Despite a three-year drought that preceded these historically massive fires, Scott Morrison and Angus Taylor refuse to acknowledge the link between climate change and the fires. They have gone as far as to argue that they deserve accolades for meeting their goal of emission cuts by 2020. In the prime minister’s latest interview, the most he would commit to was an “open inquiry” into the fires, but he has failed to suggest significant changes in economic policies that influence climate change.
Although the Australian government has met its emissions targets, doing so has failed to make a major difference in combating climate change (indicating that greater action is necessary in curbing more tragedies). UN scientists have repeatedly confirmed that larger fires result from higher temperatures. Australia has seen record high temperatures in 2019. The link between climate change and the fires consuming Australia’s wildlife is undeniable.
Pollution and the Australian Economy
The Australian government has made it clear that protecting private profit is why it is reluctant to really help curb climate change. Australia is the largest exporter of liquid natural gas in the world and a major exporter of coal. Only surpassed by the United States, Australia also produces the most carbon emissions in the world per capita. Cutting emissions to the degree necessary to address global warming and prevent further climate disaster would require drastic changes in the practices of Australia’s big businesses, especially in its oil and coal industries; such changes, however, would undoubtedly impede profits, directly challenging the material interest of Australian corporations.

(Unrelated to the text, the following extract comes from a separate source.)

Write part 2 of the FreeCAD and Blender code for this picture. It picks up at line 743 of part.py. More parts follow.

On December 31, Taylor said that “in most countries, it isn’t acceptable to pursue emission reduction policies that add substantially to the cost of living, destroy jobs and impede growth.” But he did not explain how these policies would hurt the Australian people. Perhaps they believe they will be forced to pay higher taxes and that businesses will be forced to raise taxes on specific products. Framing it this way, however, portrays the Australian government as practicing altruistic restraint that is beneficial for people. But working people don’t need to be taxed. Though it isn’t enough to fully address the issue, a step could be to tax and regulate the corporations responsible, such as the liquid gas corporations. The government won’t do that, however, because of its fixation on these companies’ growth, even if their growth correlates with raising temperatures and massive fires.

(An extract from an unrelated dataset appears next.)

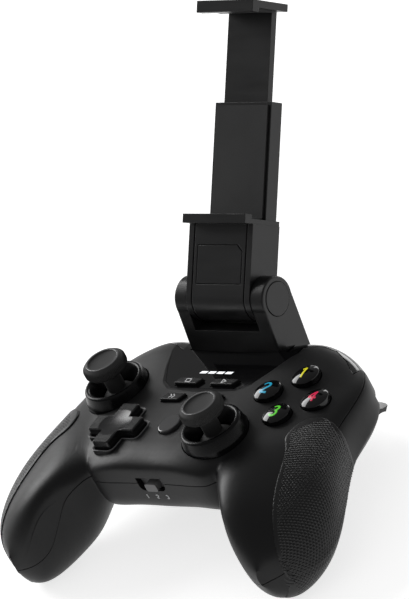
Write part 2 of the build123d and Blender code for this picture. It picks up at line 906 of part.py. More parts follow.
# Direction pad: a cross that rocks on a post through a small ring
skirt = dpad_face - dpad_skirt
arm_tip = dpad_arm_length - dpad_arm_width / 2
dpad = cross(dpad_arm_length, dpad_arm_width, skirt, dpad_top, small_round * 2)
dpad = chamfer(dpad.faces().sort_by(Axis.Z)[-1].edges(), small_round)
dpad -= Pos(*dpad_place, dpad_top + dpad_dish_r - dpad_dish_depth) * Sphere(dpad_dish_r)
dpad += post(*dpad_place, dpad_hub_r, skirt - dpad_hub_drop, skirt)
leg = post(*dpad_place, dpad_leg_r, mat_top + dpad_leg_stand, skirt)
dpad += [Pos(dx * arm_tip, dy * arm_tip) * leg for dx, dy in ((1, 0), (-1, 0), (0, 1), (0, -1))]
dpad -= Pos(*dpad_place, dpad_pivot_z) * Sphere(dpad_post_r + part_gap)
save("dpad_cross", dpad)
ring_top = dpad_pivot_z - fit_gap - part_gap
ring_low = ring_top - dpad_ring_thickness
dpad_ring = post(*dpad_place, dpad_ring_r, ring_low, ring_top)
save("dpad_rocker", dpad_ring - post(*dpad_place, dpad_post_r + part_gap, ring_low, ring_top))
pivot_post = post(*dpad_place, dpad_post_r, board_top, dpad_pivot_z)
save("dpad_post", pivot_post + Pos(*dpad_place, dpad_pivot_z) * Sphere(dpad_post_r))


def face_button(x, y):
    """Domed button with a flange that stops it under its guide, and a leg to the mat."""
    face = face_height(x, y)
    top = face + face_button_stand
    flange = face - guide_drop - part_gap
    foot = mat_top + face_button_press + fit_gap
    dome_sphere = (face_button_r**2 + face_dome_rise**2) / (2 * face_dome_rise)
    button = post(x, y, face_button_r, flange - flange_thickness, top)
    button = button & (Pos(x, y, top - dome_sphere) * Sphere(dome_sphere))
    button += post(x, y, face_button_r + flange_rim, flange - flange_thickness, flange)
    return button + post(x, y, leg_r, foot, flange)


for name, x, y in face_buttons:
    save(name, face_button(x, y))


def small_button(kind, size, place, stand):
    face = face_height(*place) if size is not menu_size else panel_floor
    under = face - wall if size is not menu_size else backing_low
    flange = under - part_gap
    foot = mat_top + small_press + fit_gap
    height = face + stand - flange
    cap = Pos(0, 0, flange) * extrude(outline(kind, size, place), height)
    cap = fillet(cap.faces().sort_by(Axis.Z)[-1].edges(), small_round)
    rim = Pos(0, 0, flange - flange_thickness) * extrude(
        outline(kind, size, place, flange_rim), flange_thickness
    )
    return cap + rim + post(*place, leg_r, foot, flange)


for name, *values in small_buttons:
    save(name, small_button(*values))

# Mode switch: a knob in the window, on a plate behind the front wall
knob_w, knob_h = switch_knob
plate_w, plate_h, plate_d = switch_plate
knob_z = switch_height - switch_drop
back_y = front_y + wall + fit_gap
knob = Rectangle(knob_w, knob_h)
knob = fillet(knob.vertices(), knob_h * 0.3)
knob = Pos(0, back_y + plate_d, knob_z) * extrude(
    Plane.XZ * knob, wall + fit_gap + plate_d + switch_proud
)
slider = block(
    (-plate_w / 2, plate_w / 2),
    (back_y, back_y + plate_d),
    (switch_height - plate_h / 2, switch_height + plate_h / 2),
)
save("mode_switch", knob + slider)

# Shoulder bumpers, each rocking on a peg at its inner end
bumper = outer_form & bumper_bay(-bumper_gap)
bumper = bumper & block((0, body_width), (0, body_length), (bumper_bottom, body_depth))
peg_hole_r = bumper_peg_r + running_gap
bumper -= rod_y(bumper_peg_x, bumper_peg_z, peg_hole_r, peg_root - wall, peg_tip + fit_gap)
save("right_bumper", bumper)
save("left_bumper", flip(bumper))

# Triggers, each a lever lofted through three side views
pivot_y, pivot_z = trigger_pivot


def trigger_section(x, rear, drop):
    """Side view of a trigger at one x: top, finger hollow, flared tip, underside, hub."""
    tip = (rear + trigger_flare, trigger_top - drop)
    heel = (tip[0] - trigger_tip, tip[1] - trigger_tip * 0.6)
    under = (pivot_y + 0.55 * (rear - pivot_y), trigger_top - 0.62 * drop - trigger_tip)
    start = (pivot_y, pivot_z + trigger_hub_r)
    hub_low = (pivot_y, pivot_z - trigger_hub_r)
    hub_front = (pivot_y - trigger_hub_r, pivot_z)
    corner = (rear, trigger_top)
    hollow_point = (rear - trigger_waist, trigger_top - drop / 2)
    curve = [
        Line(start, corner),
        Spline(corner, hollow_point, tip),
        Line(tip, heel),
        Spline(heel, under, hub_low),
        ThreePointArc(hub_low, hub_front, start),
    ]
    place = Plane(origin=(x, 0, 0), x_dir=(0, 1, 0), z_dir=(1, 0, 0))
    return Wire([place * edge for edge in Wire(curve).edges()])


trigger_width = trigger_outer - trigger_inner
trigger = Solid.make_loft(
    [
        trigger_section(trigger_inner + along * trigger_width, rear * body_length, drop * body_depth)
        for along, rear, drop in trigger_shares
    ]
)
spring_end = trigger_inner + trigger_spring_width + part_gap
trigger = trigger - rod_x(
    pivot_y, pivot_z, trigger_hub_r + part_gap, trigger_inner - wall, spring_end + part_gap
)
trigger -= rod_x(
    pivot_y, pivot_z, trigger_pin_r + running_gap, trigger_inner - wall, trigger_outer + wall
)
save("right_trigger", trigger)
save("left_trigger", flip(trigger))
trigger_pin = rod_x(*trigger_pivot, trigger_pin_r, pin_left, pin_right)
save("trigger_pins", Compound([trigger_pin, flip(trigger_pin)]))
coil_r = trigger_pin_r + fit_gap
coil = rod_x(*trigger_pivot, coil_r + trigger_spring_wall, trigger_inner, spring_end - part_gap)
coil -= rod_x(*trigger_pivot, coil_r, trigger_inner - wall, spring_end + wall)
save("trigger_springs", Compound([coil, flip(coil)]))

# Battery, charging socket and screws
battery_w, battery_d, battery_h = battery_size
battery = block(
    (-battery_w / 2, battery_w / 2),
    (battery_y - battery_d / 2, battery_y + battery_d / 2),
    (-rest_height + wall, -rest_height + wall + battery_h),
)
save("battery_cell", fillet(battery.edges().filter_by(Axis.Z), small_round * 3))


def socket_face(w, h):
    face = Rectangle(w, h)
    return Plane.XZ * fillet(face.vertices(), h * 0.45)


socket_place = Pos(0, bulge_back, socket_height)
socket = socket_place * extrude(socket_face(socket_w, socket_h), socket_d)
inside = (socket_w - 2 * socket_wall, socket_h - 2 * socket_wall)
socket -= socket_place * extrude(socket_face(*inside), socket_d - socket_wall)
tongue = block(
    (-socket_w / 3, socket_w / 3),
    (bulge_back - socket_d, bulge_back - socket_d / 4),
    (socket_height - socket_tongue / 2, socket_height + socket_tongue / 2),
)
save("charging_socket", socket + tongue)
screws = []
for x, y in screw_places:
    base = belly_height(x, y)
    shank = post(x, y, screw_r, base + screw_head_height, board_top + wall)
    head = post(x, y, screw_head_r, base + screw_head_height / 2, base + screw_head_height)
    screws.append(shank + head)
save("shell_screws", Compound(screws))

# Rumble motors and their eccentric weights
for name, side in (("right", lambda shape: shape), ("left", flip)):
    front = motor_y - motor_length / 2
    motor = rod_y(motor_x, motor_z, motor_r, front, front + motor_length)
    near, far = front - weight_gap, front - weight_gap - weight_thickness
    shaft = rod_y(motor_x, motor_z, motor_shaft_r, far, front)
    weight = rod_y(motor_x, motor_z, weight_r, far, near)
    weight = weight & block(
        (motor_x - weight_r, motor_x + weight_r),
        (-body_length, body_length),
        (motor_z - weight_r, motor_z + motor_shaft_r),
    )
    bore_r = motor_shaft_r + running_gap
    weight -= rod_y(motor_x, motor_z, bore_r, front - 2 * weight_thickness, front)
    save(f"{name}_rumble_motor", side(motor + shaft))
    save(f"{name}_rumble_weight", side(weight))

# Phone clip: lower arm with its fork, pin and side caps
hinge_y, hinge_z = hinge_place
half_arm = arm_width / 2
fork = half_arm - ear_thickness
lower_arm = side_prism(arm_side_face(0), -half_arm, half_arm)
rims = [edge for edge in lower_arm.edges() if abs(abs(edge.center().X) - half_arm) < fit_gap]
lower_arm = fillet(rims, edge_round)
lower_arm -= rod_x(hinge_y, hinge_z, barrel_r + 2 * part_gap, -fork, fork)
lower_arm -= block((-fork, fork), (0, body_length), (web_top, body_depth))
lower_arm -= rod_x(hinge_y, hinge_z, hinge_pin_r + running_gap, -half_arm, half_arm)
disc_seat = half_arm - cap_disc_thickness + cap_disc_proud
cap_seat = rod_x(hinge_y, hinge_z, cap_disc_r + fit_gap, disc_seat, half_arm + wall)
lower_arm -= [cap_seat, flip(cap_seat)]
save("lower_arm", lower_arm)
save("hinge_pin", rod_x(hinge_y, hinge_z, hinge_pin_r, -disc_seat + fit_gap, disc_seat - fit_gap))
disc = rod_x(hinge_y, hinge_z, cap_disc_r, disc_seat, half_arm + cap_disc_proud)
disc = chamfer(disc.edges().sort_by(Axis.X)[-1], fit_gap)
save("hinge_caps", Compound([disc, flip(disc)]))

# Phone clip: upper arm, drawn upright about the hinge and then leaned back
lean = Pos(0, hinge_y, hinge_z) * Rot(-arm_lean, 0, 0)
front_face = -barrel_r
back_face = front_face + arm_depth
arm_half = fork - part_gap
shelf_low = shelf_height - shelf_thickness
plate_front = front_face + phone_slot + pad_thickness
slider_front = plate_front + slider_cover
slider_back = slider_front + slider_thickness
cover_front = slider_back + slider_gap
plate_top = shelf_height + plate_height
slider_low = plate_top - slider_overlap
channel_low = slider_low - clamp_close - 2 * (spring_r + part_gap)
lip_front = front_face - lip_reach


def arm_block(half, y, z):
    return block((-half, half), y, z)


upper_arm = rod_x(0, 0, barrel_r, -arm_half, arm_half)
upper_arm += arm_block(arm_half, (front_face, back_face), (0, shelf_low))
upper_arm += arm_block(
    shelf_width / 2, (lip_front, back_face), (shelf_low, shelf_height - pad_thickness)
)
upper_arm += arm_block(
    shelf_width / 2, (lip_front, lip_front + lip_thickness), (shelf_low, shelf_height + lip_rise)
)
upper_arm += arm_block(plate_width / 2, (plate_front, back_face), (shelf_low, plate_top))
upper_arm -= arm_block(
    slider_width / 2 + slider_gap,
    (slider_front - slider_gap, back_face),
    (channel_low, plate_top + wall),
)
cover_half = plate_width / 2 - slider_cover
cover_top = plate_top - slider_cover
upper_arm -= arm_block(
    cover_half + fit_gap,
    (cover_front, back_face + wall),
    (channel_low - fit_gap, cover_top + fit_gap),
)
upper_arm -= rod_x(0, 0, hinge_pin_r + running_gap, -arm_half - wall, arm_half + wall)
groove_out = arm_half - groove_inset
groove_in = groove_out - groove_width
rim_ring = rod_x(0, 0, barrel_r + wall, groove_in, groove_out)
rim_ring -= rod_x(0, 0, barrel_r - groove_depth, groove_in - wall, groove_out + wall)
rim_ring &= block((0, arm_half), (-2 * barrel_r, back_face), (-2 * barrel_r, 0))
groove = block(
    (groove_in, groove_out), (front_face - wall, front_face + groove_depth), (0, shelf_low)
)
upper_arm -= [rim_ring, flip(rim_ring)]
upper_arm -= [groove, flip(groove)]
panel_w, panel_h = [value / 2 for value in engraving_size]


def clipped_panel(inset):
    w, h, clip = panel_w - inset, panel_h - inset, engraving_clip
    corners = [(-w, -h), (w, -h), (w, h - clip), (w - clip, h), (-w, h)]
    return make_face(Polyline(*corners, close=True))


engraving = clipped_panel(0) - clipped_panel(engraving_line)
engraving = Pos(0, front_face + engraving_line, engraving_base + panel_h) * extrude(
    Plane.XZ * engraving, wall
)
upper_arm -= engraving
save("upper_arm", lean * upper_arm)
back_cover = arm_block(cover_half, (cover_front, back_face), (channel_low, cover_top))
save("arm_back_cover", lean * back_cover)

# Sliding upper jaw, and the rolled spring that pulls it shut
jaw_low = shelf_height + clamp_opening + pad_thickness
jaw_high = jaw_low + jaw_thickness
slider = arm_block(slider_width / 2, (slider_front, slider_back), (slider_low, jaw_high))
jaw = slider + arm_block(
    plate_width / 2, (lip_front, front_face + phone_slot + jaw_back), (jaw_low, jaw_high)
)
jaw += arm_block(
    plate_width / 2, (lip_front, lip_front + lip_thickness), (jaw_low - pad_thickness - lip_rise, jaw_high)
)
save("upper_jaw", lean * jaw)
spring = rod_x(
    (slider_front + slider_back) / 2,
    channel_low + fit_gap + spring_r,
    spring_r,
    -spring_width / 2,
    spring_width / 2,
)
save("clamp_spring", lean * spring)

# Rubber pads of the clip
pad_half = plate_width / 2 - slider_cover
pad_front = lip_front + lip_thickness + fit_gap
pad_back = plate_front - pad_thickness
shelf_pad = arm_block(
    pad_half, (pad_front, pad_back), (shelf_height - pad_thickness, shelf_height)
)
plate_pad = arm_block(pad_half, (pad_back, plate_front), (shelf_height, cover_top))
save("lower_jaw_pads", lean * Compound([shelf_pad, plate_pad]))
jaw_pad = arm_block(pad_half, (pad_front, pad_back), (jaw_low - pad_thickness, jaw_low))
save("upper_jaw_pad", lean * jaw_pad)
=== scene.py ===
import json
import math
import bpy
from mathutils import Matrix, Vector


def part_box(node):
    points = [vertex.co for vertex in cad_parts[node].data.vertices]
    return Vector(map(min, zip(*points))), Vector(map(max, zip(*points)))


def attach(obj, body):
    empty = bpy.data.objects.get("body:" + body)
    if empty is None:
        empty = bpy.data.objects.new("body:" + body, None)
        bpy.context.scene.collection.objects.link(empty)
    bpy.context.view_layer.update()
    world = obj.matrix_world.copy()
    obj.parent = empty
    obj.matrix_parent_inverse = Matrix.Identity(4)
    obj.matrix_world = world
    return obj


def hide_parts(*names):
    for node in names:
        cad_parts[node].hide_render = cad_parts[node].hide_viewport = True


bl_info = {
    "name": "Game controller with phone clip",
    "version": (1, 0, 0),
    "blender": (4, 5, 0),
    "location": "View3D > Sidebar > Controller",
    "description": "Dresses the controller's frame with its finishes, fine pieces and studio",
    "category": "Object",
}

import bmesh
import bpy
import numpy as np
from bpy.props import FloatProperty, FloatVectorProperty, IntProperty, PointerProperty
from mathutils import Matrix, Vector

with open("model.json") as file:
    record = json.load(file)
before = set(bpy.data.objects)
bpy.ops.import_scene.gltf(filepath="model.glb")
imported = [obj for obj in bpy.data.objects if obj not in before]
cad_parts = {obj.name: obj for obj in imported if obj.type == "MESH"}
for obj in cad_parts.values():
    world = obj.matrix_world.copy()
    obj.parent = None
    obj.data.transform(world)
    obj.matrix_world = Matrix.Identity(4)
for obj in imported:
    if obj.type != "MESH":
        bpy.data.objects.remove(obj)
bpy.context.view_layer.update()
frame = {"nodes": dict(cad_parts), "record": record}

# Lengths here are millimetres about the face plate; put_mesh turns them into metres on the table
MM = 0.001
FACE_ORIGIN = np.array((0.0, -21.5, 42.0))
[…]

Establishing strict emissions reductions would indeed cut into the profits of Australia’s largest fossil fuel companies. But it is entirely cynical to say that these measures would hurt the Australian people. To the contrary, this is the only way to avoid even more deadly and destructive fires, droughts and heat waves, which hit Australia’s workers, poor and indigenous people hardest. Major emissions reductions can be done without raising taxes on Australia’s working class. Heavy taxes on the country’s richest and the nationalization of the fossil fuel companies would generate the resources needed to drastically cut emissions. This would also allow a rapid transition to renewable energy and for the provision of free or low-cost energy to Australia’s people. Indeed, many Australians have argued the current lack of regulation has only increased their energy bills.
The resistance to a more aggressive cut in emissions also elucidates the shortsighted nature of capitalist governments, which would rather prioritize liquid gas exportation and the “growth” it brings. The capitalist government will defend those profits even if the corporate profits come at the cost of a billion animals burned alive, agonizing droughts in the country and abroad, and leave Australians struggling to pay their energy bills. And though the UN is aware of the dangers of this profoundly neglectful behavior, the U.S.-dominated entity will do little force the Australian government to change course.

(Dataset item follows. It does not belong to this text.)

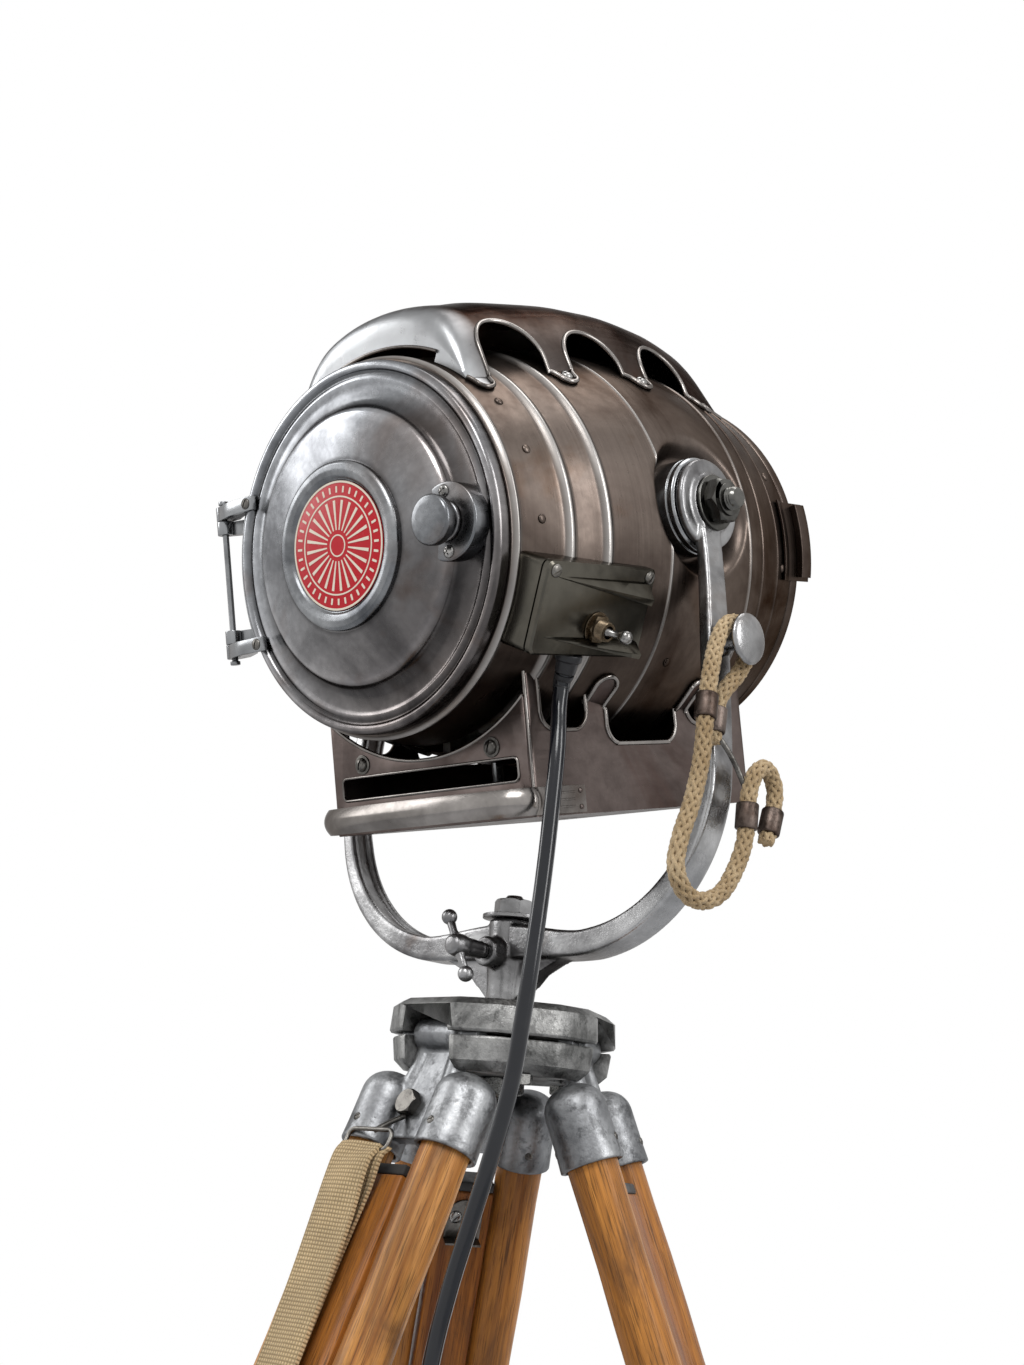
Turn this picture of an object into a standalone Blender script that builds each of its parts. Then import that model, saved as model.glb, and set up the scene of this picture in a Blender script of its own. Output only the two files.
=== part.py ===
"""Keg light: a barrel-shaped Fresnel stage lamp in its yoke, on a wooden tripod.

Metres, +Z up. The lens faces +Y and the rear door -Y. The floor is z = 0.
Head pieces are modelled about the drum's own axis, yoke and head plate about the
trunnion's centre, and each leg about its hinge pin, then placed by their axis empties.
"""

import math

import bmesh
import bpy
from mathutils import Matrix, Vector

# Fits
GAP = 0.0003            # between pieces that touch
RUN = 0.0003            # running clearance of shafts and pins
SEGMENTS = 28           # round the drum, door and lens
DISH_SEGMENTS = 20
MIDDLE_SEGMENTS = 16
SMALL_SEGMENTS = 12     # round bolts and knobs
POLE_SEGMENTS = 10
BORE_SEGMENTS = 10

# Stand and head places
TRUNNION_HEIGHT = 1.330
HEAD_TILT = math.radians(14.1)
DRUM_DROP = 0.013       # drum axis below the trunnion axis
LEG_AZIMUTHS = (math.radians(26), math.radians(146), math.radians(266))
LEG_SPLAY = math.radians(22)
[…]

The Shortsightedness of Capitalism and How We Survive
The fires aren’t simply an unfortunate event that these animals were victims of. This was a tragedy that could have been avoided if combating climate change and sustaining life on earth were a priority in this society. Under capitalism, however, sustaining life is seen as an unnecessary cost and the planet is seen as just another resource to exploit—making these tragedies inevitable as long as this system is maintained.
Capitalist governments, by their nature, are geared to maintaining capitalism. This is evidenced by their open reluctance to abandon these deleterious economic practices and the permission granted to them by their bourgeois overseers. The results are experienced every day by not only humans, but also animals and nature.
The massive bushfires are both a manifestation of capitalist destruction and a reminder that capitalism is the harbinger of agony and the demise of more than just human life. In the face of the latest events in Australia, it is imperative that working people take matters into their own hands and stop waiting for bourgeois governments to do right by them. Working people must destroy capitalism and create a socialist government that is founded on the basis of worker, environmental and animal solidarity, a system geared toward sustaining life, not exploiting it.
As this article is being written, hundreds of thousands of Australians are taking to the streets to protest the government’s resistance to combating climate change. As the fires raged, people took to the forests to rescue koalas—putting them in their cars or giving the thirsty animals water. The energy, the fervor and the anger of the people is palpable, and it is spilling over to the asphalt. Now, while time is of the essence, it is paramount that concerted efforts be made to destroy capitalism and the governments that defend it. With the people’s anger at a swell and the devastation of capitalism traumatizing new generations of young adults, a revolution is more than possible.